Hacıoğlu şöyle dedi:

‘Bu hafta trafik kazasında bir canımızı daha kaybettik; İlçemizin sevilen simalarından, Mustafa Altun evine gitmek için yoldan karşıya geçmeye çalışırken bir aracın altında kalarak can vermiştir. Merhuma rahmet yakınlarına başsağlığı diliyoruz. Daha öncekiler gibi sessiz sedasız uğurladık balıkçı Mustafa amcamızı…Sözde “trafik kazası” idi bu, oysa; kaza önceden ön görülemeyen, tedbir alınarak önlenemeyen durumları ifade eder…Bir kentin tam ortasında geçen transit yolun, insan ölümlerine sebep olacağı hem önceden bilinebilir, hem de bugüne kadar yüzlerce, binlerce kez tecrübe edilmiş bir durumdur. O zaman bu bir kaza mı, cinayet mi? Hepimiz suçluyuz: İktidarı-muhalefetiyle, sivil toplumundan, kamu görevlilerine, evinde oturup çayını içen yurttaşa varıncaya kadar hepimiz suçluyuz. Çünkü biz bu şehrin insanlarının bu trafik terörüne kurban edilmesini engelleyemedik…

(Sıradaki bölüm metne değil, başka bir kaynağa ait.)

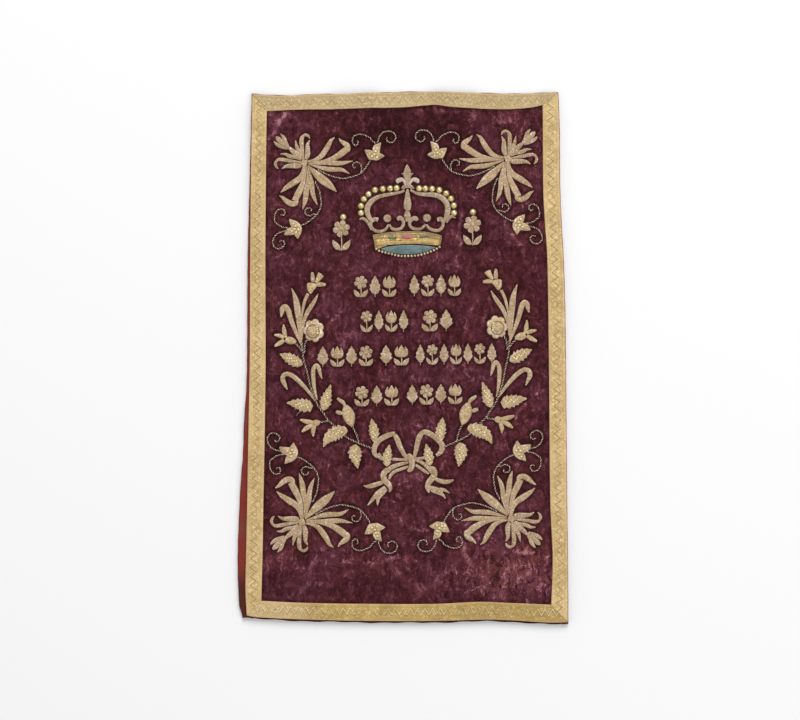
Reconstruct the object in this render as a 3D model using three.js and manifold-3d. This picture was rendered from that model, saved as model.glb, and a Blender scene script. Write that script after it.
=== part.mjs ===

Ölen öldü, ama kalanlar? Kalanlar her gün ölüm korkusuyla yaşamaya devam edecek…Ta ki; Karadenizimize, şehirlerimizden uzak bir transit yol yapılıncaya kadar. Evet, çözüm ne sahil yolu nede çevre yoludur. Çözüm yerleşim yerlerinin dışından geçen bir otoyoldur ve artık bıçak kemiğe dayanmıştır. Son günlerde yaylalarımızda bir yıkım furyasıdır başladı. Şimdi yaylalar işgal edilsin mi Hayır edilmesin…Ama memleketin dört bir yanından gelen, hatırlı kişilerin dubleks tripleks villaları dururken,Yerel halkın konutları yıkılınca ne desek bilemedik. Sözüm ona belli bir tarihten sonra yapılanlar yıkılıyormuş…Bir taraftan yaylalara  5 yıldızlı otel projeleri; yapay göller, turizm alanları, daha bilmem neler yapılmasına yönelik projeler, öbür yanda Trabzonlunun yıkılan binaları…Ben artık anladım ki; bu dağlar, yaylalar, bu deniz, bu şehir, bu dereler bizlere haram ama Katarlıya, İranlıya, Suudiye helaldir…Ne diyelim; Bize yaylalar da Trabzon!’